Siyasi partilerin değil insanların, dezavantajlı grupların taleplerinin ve insan haklarının öne çıktığı; devlet değil insanlık için bir araya gelen; bir arada yaşama veya — bu yönde ifade özgürlüğüne ilişkin yasal düzenlemeler yapıldığı takdirde — ayrı devlet kurma hakkı gibi en uçtaki talepler de dahil olmak üzere, daha geniş özgürlüklerin, kent yönetimlerinin, özerklik taleplerinin tartışılabildiği; hoşgörünün, zarafetin, inceliğin hâkim olduğu bir toplumsal hareket düşünüyorum. Böylesi bir uzlaşı ortamı ve çabasının Kürtler ve örgütlerince de hoş karşılanacağını tahminlemek mümkün. Üstelik bu yönelimlerin ve barış iradesinin; yeni bir vatandaşlık tanımını ve özgürlükleri öne alan bir yaklaşımın ve kararlılığın, devletin kurumları ve yasalarına da yansıması beklenir. Ceberrut devlet modelinden katılımcı, özyönetimi güçlendiren, insan temelli devlete geçişin ve yeni bir anayasanın yapılması sürecini de başlatabilir. Bu toplum böylesi bir “çözüm süreci”ni hak ediyor.
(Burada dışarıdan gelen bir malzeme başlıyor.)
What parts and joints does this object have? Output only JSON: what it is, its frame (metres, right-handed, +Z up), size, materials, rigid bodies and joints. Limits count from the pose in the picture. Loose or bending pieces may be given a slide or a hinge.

Çözüm sürecini başlatan AKP’nin, sürecin yeni bir aşamaya geldiğini görüp göremeyeceği ve bu hamleyi başarıp başaramayacağı sorusunun cevabını, önyargılı olmamak için şimdilik bilmiyorum. Şunu biliyorum ama: Bu cesareti ve basireti kimler gösterirse, hem siyaseten hem de toplumsal olarak kazanan onlar olacaktır. Bugünün olumsuz koşullarından ancak demokratikleşme hamleleriyle çıkılabilir.
Bir de Kürtlere sorun
Bu masada “arama” ve anlama, dinleme ilk aşama olmalı. Kürtlerin partisi HDP’nin ve silahlı gücü PKK’nın, Kürt STK’larının, farklı siyasi parti, dernek ve gruplarının, geniş bir ifade özgürlüğü temelinde tüm taleplerinin, haklar temelinde açıklıkla ifade edilmesi büyük önem taşıyor. Bu özgür ifade zemini kurulmalı ve korunmalı.
İkinci olarak, gerekirse referandum ya da diğer yöntemlerle Kürt halkının bu taleplere nasıl baktığı ve ne istediği araştırılmalı. Kürtlerin kendi aralarında sorunlarını çözmesi, ortak bir programa ulaşmaları, taleplerinin netleşmesi için, Türk tarafından gelebilecek her türlü saldırı önlenmeli ve özgür bir tartışma ortamı oluşturulmalı. Bu denli büyük bir sorunun bugünden yarına çözülemeyeceği bilinciyle, bıkmadan, yılmadan bir ortak çözüm üretmeye, kalıcı ve adil bir barışı inşa etmek için çaba harcanmalı.
Türk tarafı genel olarak Kürt sorununda kolaylaştırıcı rolü üstlenmeli, etnik üstünlük siyasetlerini tamamen terk etmeli, asıl olarak “Türk sorunu”na bir çare bulmak için uğraşmalı. Bizim için Kürt sorunu (ya da Ermeni sorunu ilh.) aslında “Türk sorunu”dur. Biz kendi evimizi düzeltelim önce. Irkçılıktan başlayıp dışlamaya, aşağılamaya varan her türlü yaklaşıma nasıl çare bulabiliriz, halklar arasında dostluğu, dayanışmayı nasıl yeniden kurabiliriz, sorun bunlar bence. Enerjimizi ve entelektüel birikimimizi bu yöne çevirmeliyiz.